One complication is that no vulnerable Republicans who opposed the legislation are up for reelection in 2014, leaving Bloomberg with fewer short-term targets.13 This is partly why the gun-control movement wants the background-check bill to pass the Senate—to press John Boehner to bring it up for a House vote. Even if it failed, members would have to take a stance, opening up dozens more races for Bloomberg to invest in. The group has also not ruled out spending on state-level candidates.
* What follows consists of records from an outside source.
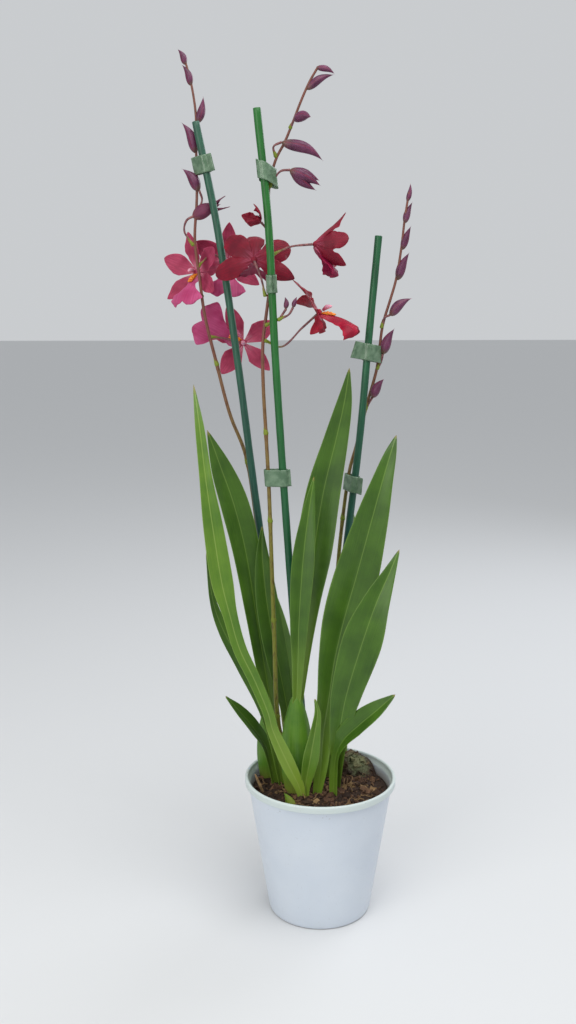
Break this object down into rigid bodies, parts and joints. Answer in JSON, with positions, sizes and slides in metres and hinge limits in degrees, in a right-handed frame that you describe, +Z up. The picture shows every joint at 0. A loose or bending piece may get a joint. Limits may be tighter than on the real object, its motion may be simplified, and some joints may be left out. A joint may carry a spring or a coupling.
{
  "type": "potted orchid",
  "caption": "Burrageara orchid in a round plastic pot of bark: strap leaves over pseudobulbs, flower stems tied to canes, crimson star-shaped blooms with broad lips, and pointed buds.",
  "frame": {"origin": "middle of the pot's flat underside", "axes": "+Z up along the pot's axis, +X to the right and +Y to the back, seen from the front of the plant"},
  "size_m": [0.1941, 0.1618, 0.6702],
  "materials": {
    "pot_plastic": "satin",
    "bark": "matte",
    "cane_green": "satin",
    "cane_dark_green": "satin",
    "tie_tape": "satin",
    "leaf": "satin",
    "young_leaf": "satin",
    "pseudobulb": "satin",
    "flower_stem": "satin",
    "petal": "matte",
    "crest": "matte",
    "column": "matte",
    "bud": "matte"
  },
  "bodies": {
    "root": {"pot": "pot_plastic", "cane_centre": "cane_green", "cane_right": "cane_dark_green", "cane_left": "cane_dark_green", "flower_stem_centre": "flower_stem", "flower_stem_right": "flower_stem", "flower_stem_left": "flower_stem", "tie_band_centre_low": "tie_tape", "tie_band_centre_middle": "tie_tape", "tie_band_centre_top": "tie_tape", "tie_band_right_low": "tie_tape", "tie_band_right_high": "tie_tape", "tie_band_left_top": "tie_tape", "pseudobulb_front": "pseudobulb", "pseudobulb_right": "pseudobulb", "pseudobulb_left": "pseudobulb", "leaf_centre_back": "leaf", "leaf_centre_front": "leaf", "leaf_tall_right": "leaf", "leaf_low_right": "leaf", "leaf_short_right": "leaf", "leaf_sheath_left": "young_leaf", "leaf_sheath_right": "young_leaf", "leaf_low_left": "leaf", "leaf_short_left": "leaf", "leaf_tall_left": "leaf", "leaf_middle_left": "leaf", "leaf_back_right": "leaf", "leaf_back_left": "leaf", "new_shoot": "young_leaf", "bloom_centre_left": "petal", "crest_centre_left": "crest", "column_centre_left": "column", "bloom_centre_right": "petal", "crest_centre_right": "crest", "column_centre_right": "column", "bloom_centre_low": "petal", "crest_centre_low": "crest", "column_centre_low": "column", "bloom_left_outer": "petal", "crest_left_outer": "crest", "column_left_outer": "column", "bloom_left_upper": "petal", "crest_left_upper": "crest", "column_left_upper": "column", "bloom_left_lower": "petal", "crest_left_lower": "crest", "column_left_lower": "column", "opening_bud_centre": "bud", "opening_bud_left": "bud", "bark_mix": "bark"}
  },
  "joints": []
}
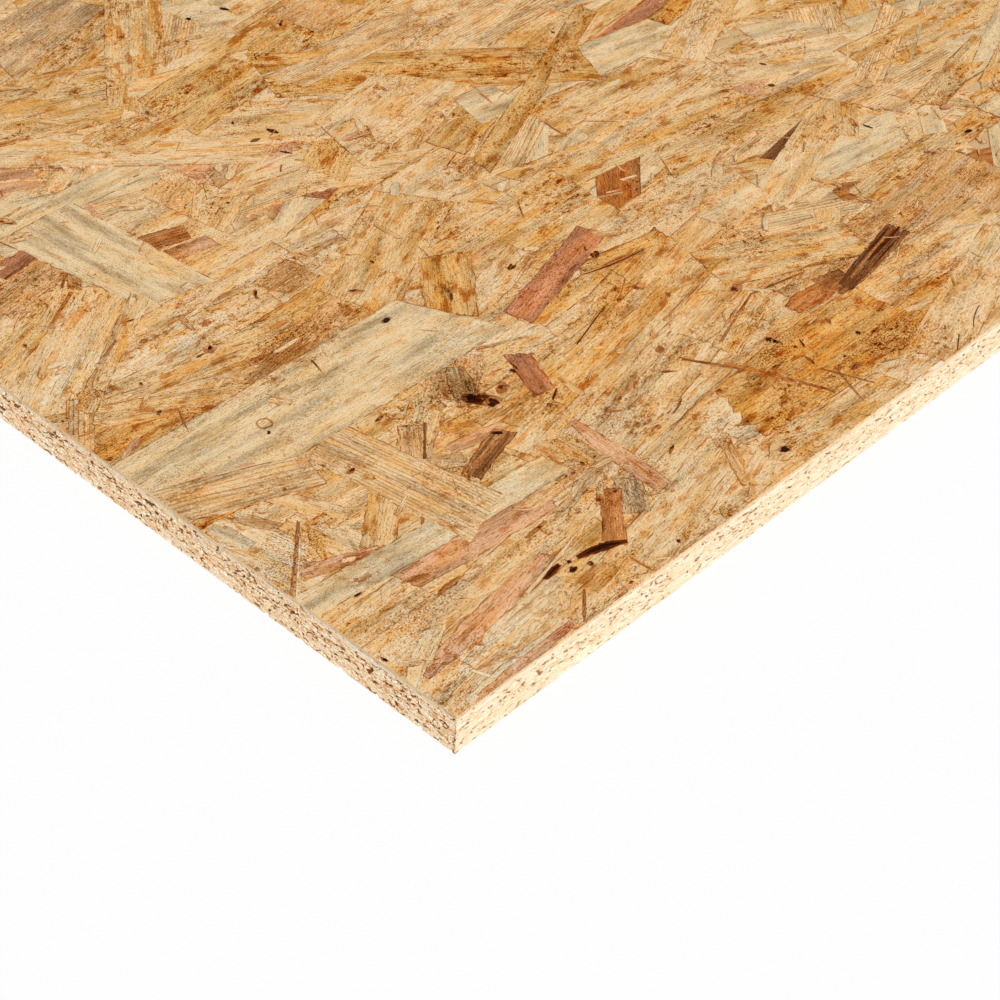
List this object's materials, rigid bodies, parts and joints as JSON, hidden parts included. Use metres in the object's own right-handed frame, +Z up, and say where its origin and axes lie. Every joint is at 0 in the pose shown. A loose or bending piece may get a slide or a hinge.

I think about this in terms of the labor and environmental movements. Like gun control before Newtown, no politician fears either of these movements. The correct assumption is that both will not only support Democrats, no matter how bad they are, but they will also provide money and GOTV operations needed for candidates to win. They can be ignored. Labor has struggled with this issue since the Carter years. For environmentalists, it’s a issue that goes back a decade or so. Neither movement’s leaders knows what to do about it.

It’s kind of standard practice at this blog to say that “heightening the contradictions” is a terrible idea. I agree with that. But it’s also hard to get around the point that the only thing politicians care about is reelection and the only way labor or environmentalists are going to get anyone to listen to them is to stick a shiv in the Democrats who don’t support them. They might not be able to rally the bipartisan troops and emotional volume like gun control, but enviros have huge money and labor has the GOTV operation. If the gun control movement succeeds in turning politicians to the left on guns, the wisdom of actively undermining the people who won’t pay you back gets harder to deny.